U-S Defense Secretary Donald Rumsfeld says he believes the al-Qaida and Taleban forces fighting U-S troops in the snowy peaks of eastern Afghanistan for the past week are the type who will fight to the end.
He told C-N-N in an interview that so far none of those fighters have either tried to flee or surrender. He also said snow storms in the mountains have temporarily reduced the intensity of the fighting.
Earlier, an American military spokesman in Afghanistan said U-S-led troops killed a large number of those fighters in fierce combat overnight in freezing conditions in eastern Afghanistan.
The spokesman, Colonel Joe Smith, described the fighting early today (Friday) as heavy and said there were what he called "lots of al-Qaida casualties." He did not give specific numbers, or report any casualties on the U-S side.
Afghan troops allied with American forces are joining the U-S - led offensive against al-Qaida and Taleban fighters, which has been dubbed "Operation Anaconda."
Afghanistan's interim government has sent one-thousand troops under veteran commander Gul Haider, as the Kabul administration's commitment to the U-S - led military campaign. The extra manpower apparently is aimed at smashing fiercer-than-expected resistance.

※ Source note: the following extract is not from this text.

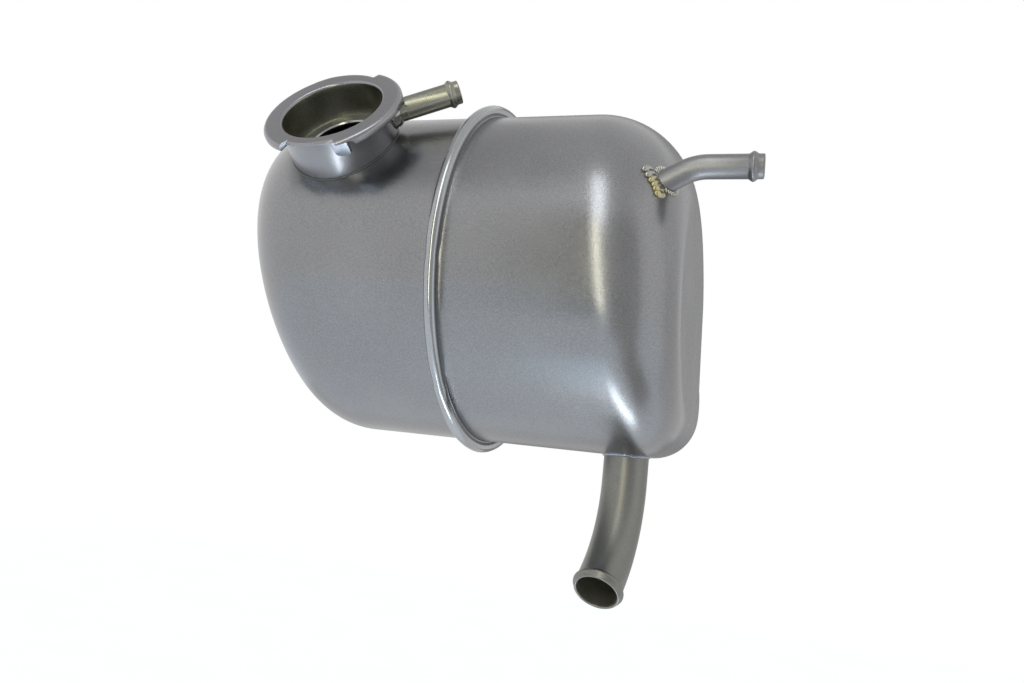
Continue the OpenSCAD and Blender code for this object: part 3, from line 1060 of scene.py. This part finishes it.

The U-S-led force consists of one-thousand American troops, one thousand U-S - trained Afghans, and 200 commandos from other Western countries. Estimates of the opposing al-Qaida force range from several hundred to a few thousand.
In another development, an F-14 Navy attack plane crashed Friday in the North Arabian Sea while returning to the aircraft carrier USS John Stennis from a support mission in Afghanistan. Both crewmen were rescued. The Navy said neither man was seriously injured. An investigation is under way to determine the cause of the crash.